The new model allows the men freedom of movement throughout the prison. They’ve developed community projects of their own devising, including a barber shop and a garden. The unit also emphasizes the agency of its incarcerated residents to establish their own communal guidelines. In October, the unit members drafted a mission statement, complete with a set of core values, including “having compassion and remorse for the people we hurt.”
In the United States—which incarcerates more people than any other country on Earth—prisoners very rarely have the opportunity to make any meaningful choices about their daily lives. As the Brennan Center for Justice noted in a recent report, for most people in prison, “Life behind bars is marked by social and physical isolation and punctuated by violence and brutality.” Many incarcerated people have found ways to assert their agency within a dehumanizing institution: Prisoners at Stillwater, for example, have published an in-house newspaper called the Prison Mirror for more than a century. But prison staff and administrators have rarely cooperated with efforts to afford incarcerated people more independence, particularly in high-security facilities.
As incarcerated writer Jeffery Shockley argued in a 2023 piece for the Prison Journalism Project, the fact that two-thirds of those released from prison end up back behind bars within three years speaks to the failure of prisons to engage in any meaningful rehabilitation efforts. “Once we complete the programs,” Shockley wrote, “we remain warehoused and deteriorating.” Those with long sentences, he added, are often just “waiting to die.”
Joseph Soltis, who has been incarcerated at Stillwater for years and now lives in the Earned Living Unit, put a long-held dream into action by opening a barber shop within the prison. The shop not only offers hair cuts, but also job skills and a place for his fellow prisoners to hang out.
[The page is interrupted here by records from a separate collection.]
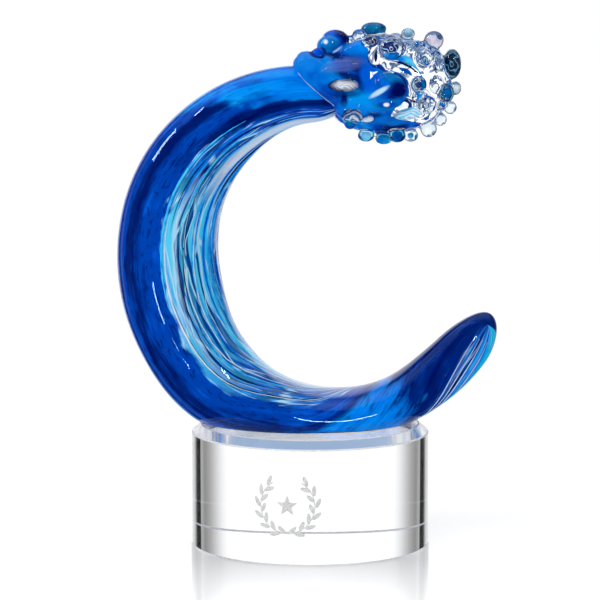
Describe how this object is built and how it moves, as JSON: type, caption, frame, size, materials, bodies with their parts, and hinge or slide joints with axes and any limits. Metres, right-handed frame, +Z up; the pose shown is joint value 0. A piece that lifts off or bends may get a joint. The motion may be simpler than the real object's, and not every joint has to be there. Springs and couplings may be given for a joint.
{
  "type": "glass wave award",
  "caption": "Curled wave of cased blue and clear glass with a beaded crest, bonded to a clear crystal disc base; a free-standing trophy.",
  "frame": {"origin": "centre of the base's flat underside", "axes": "+Z up, +X to the right as seen from the front, where the wave opens; the front faces -Y"},
  "size_m": [0.1629, 0.102, 0.2236],
  "materials": {
    "crystal": "optical crystal, all faces polished",
    "glue": "clear cured adhesive film",
    "clear_glass": "clear soda-lime art glass, fire polished",
    "blue_glass": "cobalt colour sheet with darker and lighter streaks",
    "streak_glass": "turquoise, white and dark blue pulled streaks",
    "hood_glass": "blue glass gather, fire polished, fading to clear",
    "bead_glass": "clear droplets with turquoise and blue tints"
  },
  "bodies": {
    "root": {"crystal_base": "crystal", "adhesive_bond": "glue", "clear_core": "clear_glass", "blue_sheet": "blue_glass", "streak_1": "streak_glass", "streak_2": "streak_glass", "streak_3": "streak_glass", "streak_4": "streak_glass", "streak_5": "streak_glass", "streak_6": "streak_glass", "streak_7": "streak_glass", "streak_8": "streak_glass", "streak_9": "streak_glass", "clear_casing": "clear_glass", "crest_hood": "hood_glass", "crest_foam": "clear_glass", "foam_bead_01": "bead_glass", "foam_bead_02": "bead_glass", "foam_bead_03": "bead_glass", "foam_bead_04": "bead_glass", "foam_bead_05": "bead_glass", "foam_bead_06": "bead_glass", "foam_bead_07": "bead_glass", "foam_bead_08": "bead_glass", "foam_bead_09": "bead_glass", "foam_bead_10": "bead_glass", "foam_bead_11": "bead_glass", "foam_bead_12": "bead_glass", "foam_bead_13": "bead_glass", "foam_bead_14": "bead_glass", "foam_bead_15": "bead_glass", "foam_bead_16": "bead_glass", "foam_bead_17": "bead_glass", "foam_bead_18": "bead_glass", "foam_bead_19": "bead_glass", "foam_bead_20": "bead_glass", "foam_bead_21": "bead_glass", "foam_bead_22": "bead_glass", "foam_bead_23": "bead_glass", "foam_bead_24": "bead_glass", "foam_bead_25": "bead_glass", "foam_bead_26": "bead_glass", "foam_bead_27": "bead_glass", "foam_bead_28": "bead_glass", "foam_bead_29": "bead_glass", "foam_bead_30": "bead_glass", "foam_bead_31": "bead_glass", "foam_bead_32": "bead_glass", "foam_bead_33": "bead_glass", "foam_bead_34": "bead_glass", "foam_bead_35": "bead_glass", "foam_bead_36": "bead_glass"}
  },
  "joints": []
}
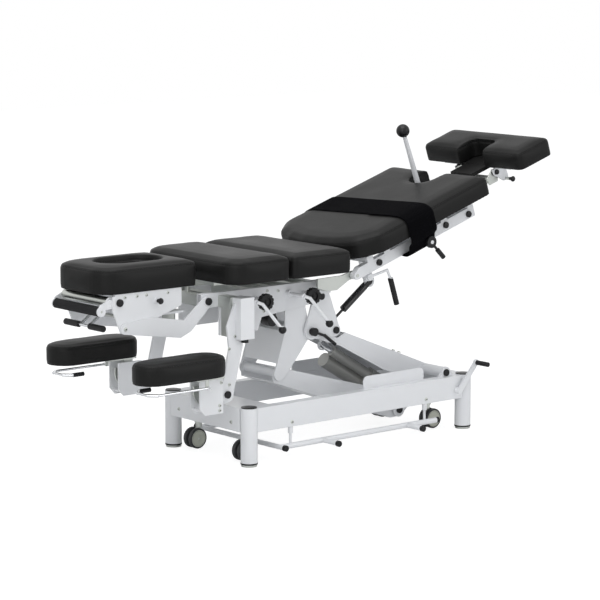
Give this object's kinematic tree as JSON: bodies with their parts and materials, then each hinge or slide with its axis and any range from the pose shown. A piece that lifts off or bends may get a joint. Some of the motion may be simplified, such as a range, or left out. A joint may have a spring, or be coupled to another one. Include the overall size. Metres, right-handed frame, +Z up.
{
  "type": "chiropractic table",
  "caption": "Chiropractic table on a parallelogram lift, with a tilting head section, two drop sections, arm rests, a sloping leg section with a strap and a sliding foot section.",
  "frame": {"origin": "on the floor, in the middle of the table's overall length and width", "axes": "+X along the table towards the foot section, +Y across it away from the side with the control levers, +Z up"},
  "size_m": [2.028, 0.646, 1.1331],
  "materials": {
    "white": "satin",
    "upholstery": "fine grain, low sheen",
    "strap_web": "woven, matt",
    "black_plastic": "satin",
    "black_foam": "matt",
    "wheel_rubber": "matt tread",
    "zinc": "bright zinc plate",
    "actuator_metal": "satin",
    "chrome": "polished",
    "black_metal": "gloss"
  },
  "bodies": {
    "base": {"side_rails": "white", "end_beams": "white", "legs": "white", "leg_feet": "zinc", "base_caps": "black_plastic", "base_lugs": "white", "castor_frame": "zinc"},
    "fork_head_near": {"fork_head_near": "zinc"},
    "wheels_head_near": {"wheels_head_near": "wheel_rubber"},
    "fork_head_far": {"fork_head_far": "zinc"},
    "wheels_head_far": {"wheels_head_far": "wheel_rubber"},
    "fork_foot_near": {"fork_foot_near": "zinc"},
    "wheels_foot_near": {"wheels_foot_near": "wheel_rubber"},
    "fork_foot_far": {"fork_foot_far": "zinc"},
    "wheels_foot_far": {"wheels_foot_far": "wheel_rubber"},
    "crank": {"castor_crank": "white"},
    "foot_bar": {"foot_bar": "white"},
    "upper_arm": {"upper_arm": "white"},
    "lower_arm": {"lower_arm": "white"},
    "carriage": {"carriage_plates": "white", "frame_rails": "white", "frame_cross": "zinc", "hinge_lugs": "zinc", "arm_hangers": "white", "carriage_caps": "black_plastic"},
    "actuator_tube": {"actuator_tube": "actuator_metal"},
    "actuator_rod": {"actuator_rod": "chrome"},
    "clamp_lever": {"clamp_lever": "black_plastic"},
    "thoracic": {"thoracic_pad": "upholstery", "thoracic_bracket": "zinc"},
    "thoracic_lever": {"thoracic_lever": "white"},
    "thoracic_knob": {"thoracic_knob": "black_plastic"},
    "lumbar": {"lumbar_pad": "upholstery", "lumbar_bracket": "zinc"},
    "lumbar_lever": {"lumbar_lever": "white"},
    "lumbar_knob": {"lumbar_knob": "black_plastic"},
    "head_arms": {"head_arms": "white"},
    "head": {"head_plates": "white", "head_pad": "upholstery"},
    "head_plunger": {"head_plunger": "black_plastic"},
    "head_handle": {"head_handle": "black_plastic"},
    "paper_bar": {"paper_bar": "black_foam"},
    "rest_near": {"rest_pad_near": "upholstery", "rest_stem_near": "zinc"},
    "rest_handle_near": {"rest_handle_near": "chrome"},
    "rest_far": {"rest_pad_far": "upholstery", "rest_stem_far": "zinc"},
    "rest_handle_far": {"rest_handle_far": "chrome"},
    "leg_section": {"leg_frame": "white", "leg_pad": "upholstery", "strap": "strap_web"},
    "gas_tube": {"gas_tube": "black_metal"},
    "gas_rod": {"gas_rod": "black_metal"},
    "leg_handle": {"leg_handle": "white"},
    "buckle": {"buckle": "black_plastic"},
    "flexion_lever": {"flexion_lever": "white"},
    "foot_slide": {"foot_slide": "zinc"},
    "foot_section": {"foot_plate": "white", "foot_pad": "upholstery"},
    "foot_plunger": {"foot_plunger": "black_plastic"}
  },
  "joints": [
    {"name": "swivel_head_near", "type": "hinge", "parent": "base", "child": "fork_head_near", "pos_m": [-0.379, -0.14, 0.092], "axis": [0, 0, 1], "continuous": true},
    {"name": "roll_head_near", "type": "hinge", "parent": "fork_head_near", "child": "wheels_head_near", "pos_m": [-0.397, -0.14, 0.0385], "axis": [0, 1, 0], "continuous": true},
    {"name": "swivel_head_far", "type": "hinge", "parent": "base", "child": "fork_head_far", "pos_m": [-0.379, 0.14, 0.092], "axis": [0, 0, 1], "continuous": true},
    {"name": "roll_head_far", "type": "hinge", "parent": "fork_head_far", "child": "wheels_head_far", "pos_m": [-0.397, 0.14, 0.0385], "axis": [0, 1, 0], "continuous": true},
    {"name": "swivel_foot_near", "type": "hinge", "parent": "base", "child": "fork_foot_near", "pos_m": [0.481, -0.14, 0.092], "axis": [0, 0, 1], "continuous": true},
    {"name": "roll_foot_near", "type": "hinge", "parent": "fork_foot_near", "child": "wheels_foot_near", "pos_m": [0.499, -0.14, 0.0385], "axis": [0, 1, 0], "continuous": true},
    {"name": "swivel_foot_far", "type": "hinge", "parent": "base", "child": "fork_foot_far", "pos_m": [0.481, 0.14, 0.092], "axis": [0, 0, 1], "continuous": true},
    {"name": "roll_foot_far", "type": "hinge", "parent": "fork_foot_far", "child": "wheels_foot_far", "pos_m": [0.499, 0.14, 0.0385], "axis": [0, 1, 0], "continuous": true},
    {"name": "crank_turn", "type": "hinge", "parent": "base", "child": "crank", "pos_m": [0.543, -0.2385, 0.152], "axis": [0, 1, 0], "range_deg": [-20, 60]},
    {"name": "foot_bar_press", "type": "slide", "parent": "base", "child": "foot_bar", "axis": [0, 0, 1], "range_m": [-0.008, 0.004], "stiffness_N_per_m": 9000, "springref_m": 0.0073},
    {"name": "lift", "type": "hinge", "parent": "base", "child": "upper_arm", "pos_m": [0.515, 0, 0.218], "axis": [0, 1, 0], "range_deg": [-6, 28]},
    {"name": "lower_arm_swing", "type": "hinge", "parent": "base", "child": "lower_arm", "pos_m": [0.377, 0, 0.079], "axis": [0, 1, 0], "range_deg": [-6.5, 28.5]},
    {"name": "carriage_level", "type": "hinge", "parent": "upper_arm", "child": "carriage", "pos_m": [-0.05871, 0, 0.42229], "axis": [0, 1, 0], "range_deg": [-28.5, 6.5]},
    {"name": "actuator_swing", "type": "hinge", "parent": "base", "child": "actuator_tube", "pos_m": [0.405, 0, 0.15], "axis": [0, 1, 0], "range_deg": [-7, 31]},
    {"name": "actuator_stroke", "type": "slide", "parent": "actuator_tube", "child": "actuator_rod", "axis": [-0.8551, 0, 0.5185], "range_m": [-0.0135, 0.0605]},
    {"name": "clamp_turn", "type": "hinge", "parent": "carriage", "child": "clamp_lever", "pos_m": [-0.05871, -0.125, 0.42229], "axis": [0, 1, 0], "range_deg": [-30, 30]},
    {"name": "thoracic_cock", "type": "hinge", "parent": "carriage", "child": "thoracic_lever", "pos_m": [-0.405, -0.224, 0.577], "axis": [0, 1, 0], "range_deg": [0, 25]},
    {"name": "thoracic_drop", "type": "slide", "parent": "carriage", "child": "thoracic", "axis": [0, 0, 1], "range_m": [-0.0152, 0.0002]},
    {"name": "thoracic_tension", "type": "hinge", "parent": "carriage", "child": "thoracic_knob", "pos_m": [-0.335, -0.189, 0.566], "axis": [0, 1, 0], "continuous": true},
    {"name": "lumbar_cock", "type": "hinge", "parent": "carriage", "child": "lumbar_lever", "pos_m": [-0.189, -0.224, 0.577], "axis": [0, 1, 0], "range_deg": [0, 25]},
    {"name": "lumbar_drop", "type": "slide", "parent": "carriage", "child": "lumbar", "axis": [0, 0, 1], "range_m": [-0.0152, 0.0002]},
    {"name": "lumbar_tension", "type": "hinge", "parent": "carriage", "child": "lumbar_knob", "pos_m": [-0.119, -0.189, 0.566], "axis": [0, 1, 0], "continuous": true},
    {"name": "head_lift", "type": "hinge", "parent": "carriage", "child": "head_arms", "pos_m": [-0.557, 0, 0.585], "axis": [0, 1, 0], "range_deg": [-15, 10]},
    {"name": "head_tilt", "type": "hinge", "parent": "head_arms", "child": "head", "pos_m": [-0.909, 0, 0.52504], "axis": [0, 1, 0], "range_deg": [-20, 8]},
    {"name": "head_lock_pull", "type": "slide", "parent": "head", "child": "head_plunger", "axis": [0, -1, 0], "range_m": [0, 0.008], "stiffness_N_per_m": 400},
    {"name": "head_handle_squeeze", "type": "hinge", "parent": "head", "child": "head_handle", "pos_m": [-0.919, 0, 0.566], "axis": [0, 1, 0], "range_deg": [0, 12], "stiffness_Nm_per_rad": 1.5, "springref_deg": -5.73},
    {"name": "paper_bar_roll", "type": "hinge", "parent": "head", "child": "paper_bar", "pos_m": [-0.997, 0, 0.591], "axis": [0, 1, 0], "continuous": true},
    {"name": "rest_tilt_near", "type": "hinge", "parent": "carriage", "child": "rest_near", "pos_m": [-0.621, -0.235, 0.3], "axis": [0, 1, 0], "range_deg": [-8, 18]},
    {"name": "rest_squeeze_near", "type": "hinge", "parent": "rest_near", "child": "rest_handle_near", "pos_m": [-0.675, -0.3, 0.318], "axis": [0, 1, 0], "range_deg": [0, 5], "stiffness_Nm_per_rad": 4, "springref_deg": -2.86},
    {"name": "rest_tilt_far", "type": "hinge", "parent": "carriage", "child": "rest_far", "pos_m": [-0.621, 0.235, 0.3], "axis": [0, 1, 0], "range_deg": [-8, 18]},
    {"name": "rest_squeeze_far", "type": "hinge", "parent": "rest_far", "child": "rest_handle_far", "pos_m": [-0.675, 0.3, 0.318], "axis": [0, 1, 0], "range_deg": [0, 5], "stiffness_Nm_per_rad": 4, "springref_deg": -2.86},
    {"name": "leg_tilt", "type": "hinge", "parent": "carriage", "child": "leg_section", "pos_m": [0.08, 0, 0.622], "axis": [0, -1, 0], "range_deg": [-25, 0]},
    {"name": "gas_swing", "type": "hinge", "parent": "carriage", "child": "gas_rod", "pos_m": [0.05529, -0.055, 0.41529], "axis": [0, -1, 0], "range_deg": [-11.5, 0.5]},
    {"name": "gas_stroke", "type": "slide", "parent": "gas_rod", "child": "gas_tube", "axis": [0.8078, 0, 0.5895], "range_m": [-0.0705, 0.0005]},
    {"name": "leg_release", "type": "hinge", "parent": "leg_section", "child": "leg_handle", "pos_m": [0.14727, -0.193, 0.60916], "axis": [0, -1, 0], "range_deg": [0, 8], "stiffness_Nm_per_rad": 2, "springref_deg": -5.73},
    {"name": "strap_cam", "type": "hinge", "parent": "leg_section", "child": "buckle", "pos_m": [0.391, -0.254, 0.72305], "axis": [0, 1, 0], "range_deg": [-30, 30]},
    {"name": "flexion_swing", "type": "hinge", "parent": "leg_section", "child": "flexion_lever", "pos_m": [0.595, 0, 0.81036], "axis": [0, 1, 0], "range_deg": [-2, 12]},
    {"name": "foot_extend", "type": "slide", "parent": "leg_section", "child": "foot_slide", "axis": [0.9511, 0, 0.309], "range_m": [-0.082, 0.06]},
    {"name": "foot_tilt", "type": "hinge", "parent": "foot_slide", "child": "foot_section", "pos_m": [0.86824, 0, 0.937], "axis": [0, -1, 0], "range_deg": [-15, 10]},
    {"name": "foot_lock_pull", "type": "slide", "parent": "foot_section", "child": "foot_plunger", "axis": [0, -1, 0], "range_m": [0, 0.008], "stiffness_N_per_m": 400}
  ],
  "couplings": [
    {"joint": "lower_arm_swing", "follows": "lift", "ratio": 1},
    {"joint": "carriage_level", "follows": "lift", "ratio": -1},
    {"joint": "actuator_swing", "follows": "lift", "ratio": 1.0749},
    {"joint": "actuator_stroke", "follows": "lift", "m_per_rad": 0.1222},
    {"joint": "thoracic_drop", "follows": "thoracic_cock", "m_per_rad": -0.03438},
    {"joint": "lumbar_drop", "follows": "lumbar_cock", "m_per_rad": -0.03438},
    {"joint": "gas_swing", "follows": "leg_tilt", "ratio": 0.4349},
    {"joint": "gas_stroke", "follows": "leg_tilt", "m_per_rad": 0.1596}
  ]
}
Many experts say experiences like Soltis’s are far too uncommon within the prison system. Research from the Prison Policy Institute shows that incarceration often worsens people’s mental health, in part due to loss of autonomy and separation from community outside. And fortunately, Stillwater’s experiment won’t end when the prison closes for good in 2029: Schnell has indicated that the Earned Living Units program will be expanded to other sites across Minnesota, offering more incarcerated people access to basic freedoms which many have been deprived of for years or decades.